## START

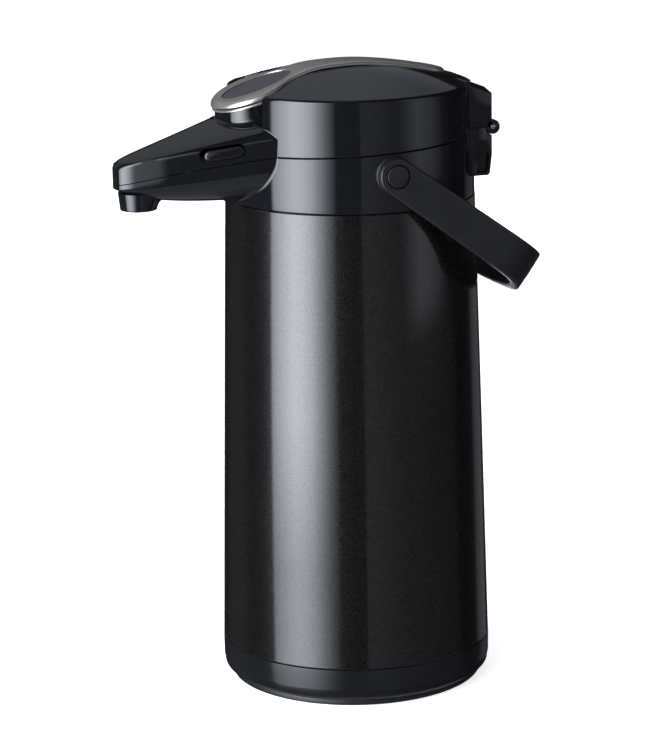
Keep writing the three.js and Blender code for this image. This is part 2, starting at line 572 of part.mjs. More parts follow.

## END
## START

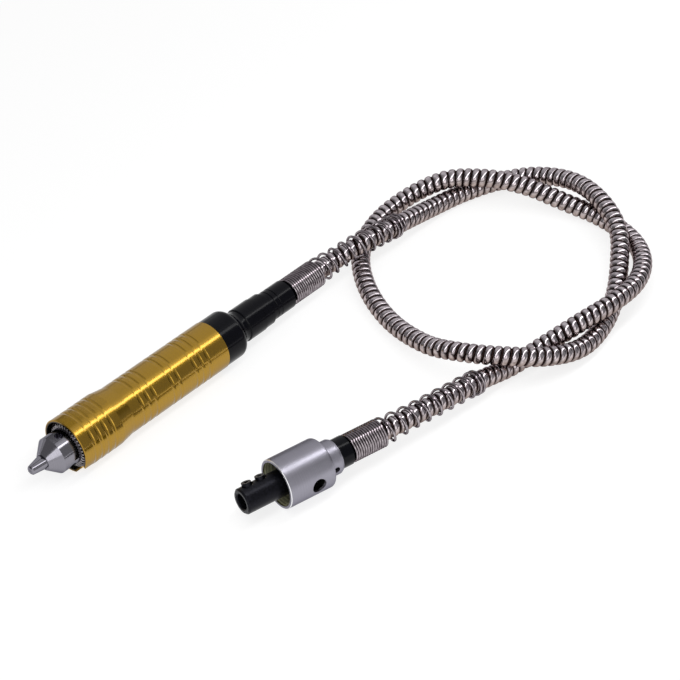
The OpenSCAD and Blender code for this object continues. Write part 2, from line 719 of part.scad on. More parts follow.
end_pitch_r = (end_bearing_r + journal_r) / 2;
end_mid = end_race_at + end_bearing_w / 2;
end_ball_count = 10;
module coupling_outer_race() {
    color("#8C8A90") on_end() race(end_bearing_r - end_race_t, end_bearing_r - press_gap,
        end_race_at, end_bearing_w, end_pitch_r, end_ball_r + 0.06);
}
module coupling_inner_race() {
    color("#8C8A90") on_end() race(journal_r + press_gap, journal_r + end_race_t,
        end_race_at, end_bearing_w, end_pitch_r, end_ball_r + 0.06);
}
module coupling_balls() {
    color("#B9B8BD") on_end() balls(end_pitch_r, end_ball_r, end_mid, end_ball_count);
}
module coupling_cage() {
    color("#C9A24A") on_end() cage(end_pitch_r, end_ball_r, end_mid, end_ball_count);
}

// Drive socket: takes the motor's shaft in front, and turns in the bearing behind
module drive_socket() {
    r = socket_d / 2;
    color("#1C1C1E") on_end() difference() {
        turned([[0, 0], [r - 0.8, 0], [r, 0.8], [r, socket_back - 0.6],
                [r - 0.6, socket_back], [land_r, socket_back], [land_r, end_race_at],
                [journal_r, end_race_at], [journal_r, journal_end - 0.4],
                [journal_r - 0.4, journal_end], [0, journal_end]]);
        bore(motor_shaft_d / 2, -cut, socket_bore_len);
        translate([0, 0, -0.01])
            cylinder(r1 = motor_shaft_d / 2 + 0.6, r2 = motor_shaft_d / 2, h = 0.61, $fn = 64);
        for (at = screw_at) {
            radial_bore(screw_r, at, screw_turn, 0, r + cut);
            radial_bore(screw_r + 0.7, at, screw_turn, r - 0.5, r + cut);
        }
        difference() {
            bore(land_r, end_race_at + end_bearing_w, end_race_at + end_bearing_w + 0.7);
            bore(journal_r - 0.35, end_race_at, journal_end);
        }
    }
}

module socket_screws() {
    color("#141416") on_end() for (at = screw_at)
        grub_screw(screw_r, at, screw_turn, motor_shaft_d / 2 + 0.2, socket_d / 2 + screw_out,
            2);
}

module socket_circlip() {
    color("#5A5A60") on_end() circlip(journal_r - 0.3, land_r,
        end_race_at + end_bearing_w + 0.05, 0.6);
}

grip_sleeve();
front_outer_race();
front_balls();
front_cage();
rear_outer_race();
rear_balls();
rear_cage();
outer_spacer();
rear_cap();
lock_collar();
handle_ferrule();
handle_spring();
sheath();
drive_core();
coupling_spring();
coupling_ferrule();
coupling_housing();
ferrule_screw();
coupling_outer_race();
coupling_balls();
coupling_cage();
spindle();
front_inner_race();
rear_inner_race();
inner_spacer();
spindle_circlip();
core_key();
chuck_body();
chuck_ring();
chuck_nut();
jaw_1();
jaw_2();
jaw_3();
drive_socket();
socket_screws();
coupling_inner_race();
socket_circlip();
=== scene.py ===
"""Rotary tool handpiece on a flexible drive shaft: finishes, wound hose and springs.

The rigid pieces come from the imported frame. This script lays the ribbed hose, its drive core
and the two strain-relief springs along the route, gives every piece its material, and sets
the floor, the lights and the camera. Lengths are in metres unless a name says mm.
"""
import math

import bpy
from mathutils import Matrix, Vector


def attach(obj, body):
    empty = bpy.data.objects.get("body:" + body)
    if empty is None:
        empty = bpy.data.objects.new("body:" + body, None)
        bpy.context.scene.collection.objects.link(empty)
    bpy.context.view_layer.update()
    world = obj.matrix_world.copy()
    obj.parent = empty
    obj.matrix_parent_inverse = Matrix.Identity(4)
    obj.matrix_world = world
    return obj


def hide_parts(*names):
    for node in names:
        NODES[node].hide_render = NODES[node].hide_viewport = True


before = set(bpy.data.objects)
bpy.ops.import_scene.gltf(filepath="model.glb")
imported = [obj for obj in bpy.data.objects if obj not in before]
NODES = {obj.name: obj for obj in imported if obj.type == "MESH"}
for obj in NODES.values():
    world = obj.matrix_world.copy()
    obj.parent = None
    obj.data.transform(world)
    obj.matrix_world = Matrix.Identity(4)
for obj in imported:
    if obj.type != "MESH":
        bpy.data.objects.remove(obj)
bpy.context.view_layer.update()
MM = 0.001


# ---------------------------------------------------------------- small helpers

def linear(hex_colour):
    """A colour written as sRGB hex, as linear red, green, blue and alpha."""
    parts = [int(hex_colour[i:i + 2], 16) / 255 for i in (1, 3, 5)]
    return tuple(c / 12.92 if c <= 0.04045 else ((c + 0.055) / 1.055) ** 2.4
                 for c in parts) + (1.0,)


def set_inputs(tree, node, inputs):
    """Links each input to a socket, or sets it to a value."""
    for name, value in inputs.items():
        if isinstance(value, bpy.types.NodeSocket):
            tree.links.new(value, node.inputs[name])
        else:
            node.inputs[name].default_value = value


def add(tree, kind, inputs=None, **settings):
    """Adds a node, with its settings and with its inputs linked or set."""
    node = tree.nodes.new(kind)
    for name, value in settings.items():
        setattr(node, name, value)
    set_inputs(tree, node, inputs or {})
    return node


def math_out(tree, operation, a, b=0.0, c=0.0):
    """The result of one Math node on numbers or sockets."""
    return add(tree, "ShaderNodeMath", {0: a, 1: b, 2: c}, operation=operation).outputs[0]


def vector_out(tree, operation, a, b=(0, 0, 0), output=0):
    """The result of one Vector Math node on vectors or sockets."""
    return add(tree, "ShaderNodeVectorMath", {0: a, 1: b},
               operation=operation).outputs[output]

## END

DESCRIPTION OF THE TASK:
Which lines hold the word "context"? Copy every one of them.

TASK ANSWER:
        bpy.context.scene.collection.objects.link(empty)
    bpy.context.view_layer.update()
bpy.context.view_layer.update()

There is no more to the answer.